■ Task brief ■
Repeat the lines of the data that follow, please, starting at the first and stopping after the one with "# footprint's box, on the ground.".

☆ ☆ ☆

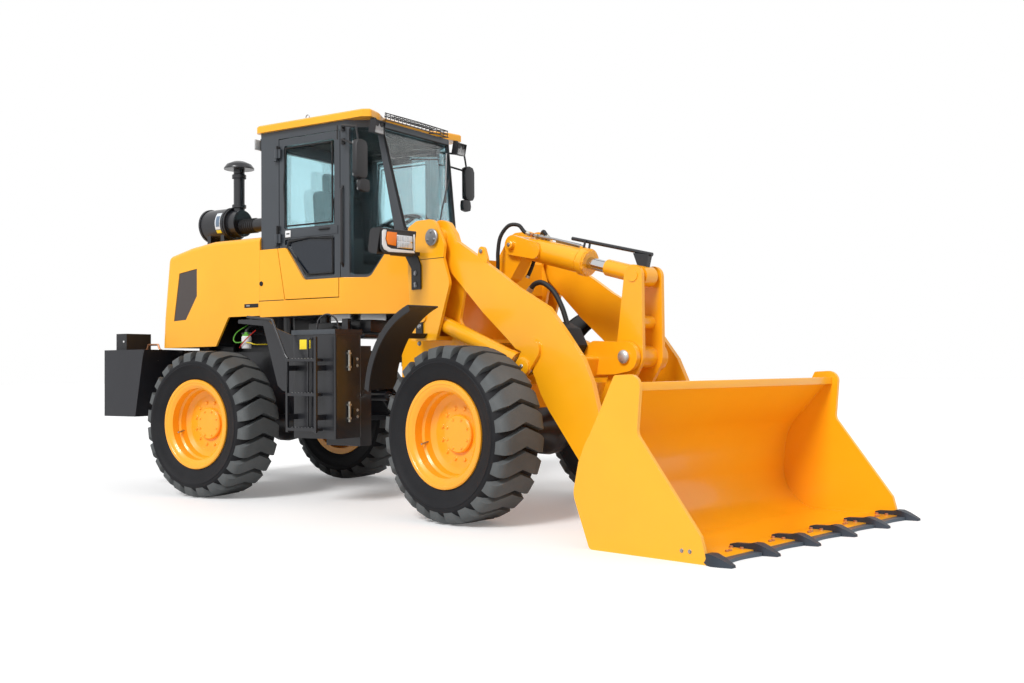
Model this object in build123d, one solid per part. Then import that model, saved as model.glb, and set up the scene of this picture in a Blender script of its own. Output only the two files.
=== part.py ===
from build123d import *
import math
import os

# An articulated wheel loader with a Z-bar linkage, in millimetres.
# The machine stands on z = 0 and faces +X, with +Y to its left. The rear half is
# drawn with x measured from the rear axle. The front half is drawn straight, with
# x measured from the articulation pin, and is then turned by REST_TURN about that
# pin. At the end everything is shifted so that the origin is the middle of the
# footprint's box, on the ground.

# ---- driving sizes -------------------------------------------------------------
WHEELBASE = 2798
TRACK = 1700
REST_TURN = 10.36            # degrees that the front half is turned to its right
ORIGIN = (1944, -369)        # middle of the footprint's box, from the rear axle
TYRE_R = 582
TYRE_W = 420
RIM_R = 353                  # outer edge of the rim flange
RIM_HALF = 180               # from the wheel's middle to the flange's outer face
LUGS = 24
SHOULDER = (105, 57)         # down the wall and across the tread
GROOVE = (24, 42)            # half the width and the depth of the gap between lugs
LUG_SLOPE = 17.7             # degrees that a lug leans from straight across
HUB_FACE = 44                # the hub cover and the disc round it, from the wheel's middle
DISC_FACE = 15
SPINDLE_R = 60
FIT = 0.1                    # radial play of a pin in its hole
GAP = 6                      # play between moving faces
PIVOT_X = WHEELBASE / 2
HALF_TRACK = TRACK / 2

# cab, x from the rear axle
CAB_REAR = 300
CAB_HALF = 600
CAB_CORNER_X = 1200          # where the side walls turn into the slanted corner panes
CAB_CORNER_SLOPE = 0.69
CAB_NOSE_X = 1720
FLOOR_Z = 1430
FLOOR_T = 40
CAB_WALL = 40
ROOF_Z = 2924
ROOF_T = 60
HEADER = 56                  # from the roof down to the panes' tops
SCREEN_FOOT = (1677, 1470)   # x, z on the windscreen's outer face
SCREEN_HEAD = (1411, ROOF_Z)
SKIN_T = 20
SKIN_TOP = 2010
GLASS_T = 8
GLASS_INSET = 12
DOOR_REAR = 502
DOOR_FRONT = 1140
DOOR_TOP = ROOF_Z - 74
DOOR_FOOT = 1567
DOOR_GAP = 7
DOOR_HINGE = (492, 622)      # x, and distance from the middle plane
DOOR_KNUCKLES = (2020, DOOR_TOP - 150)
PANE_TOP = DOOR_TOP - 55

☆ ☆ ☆

■ Response to the exercise ■
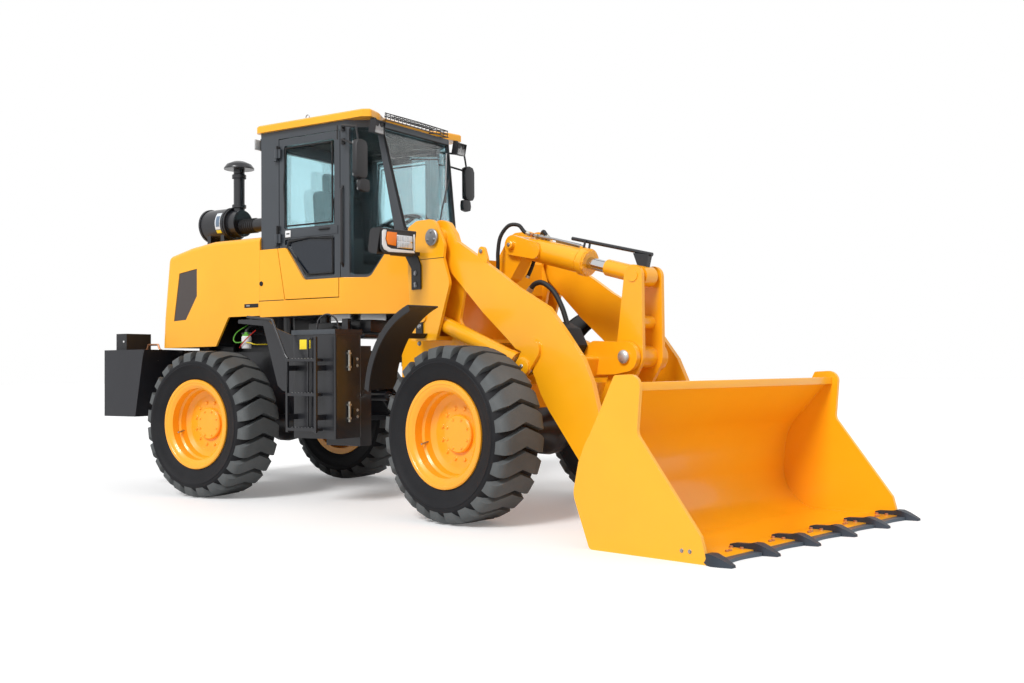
Model this object in build123d, one solid per part. Then import that model, saved as model.glb, and set up the scene of this picture in a Blender script of its own. Output only the two files.
=== part.py ===
from build123d import *
import math
import os

# An articulated wheel loader with a Z-bar linkage, in millimetres.
# The machine stands on z = 0 and faces +X, with +Y to its left. The rear half is
# drawn with x measured from the rear axle. The front half is drawn straight, with
# x measured from the articulation pin, and is then turned by REST_TURN about that
# pin. At the end everything is shifted so that the origin is the middle of the
# footprint's box, on the ground.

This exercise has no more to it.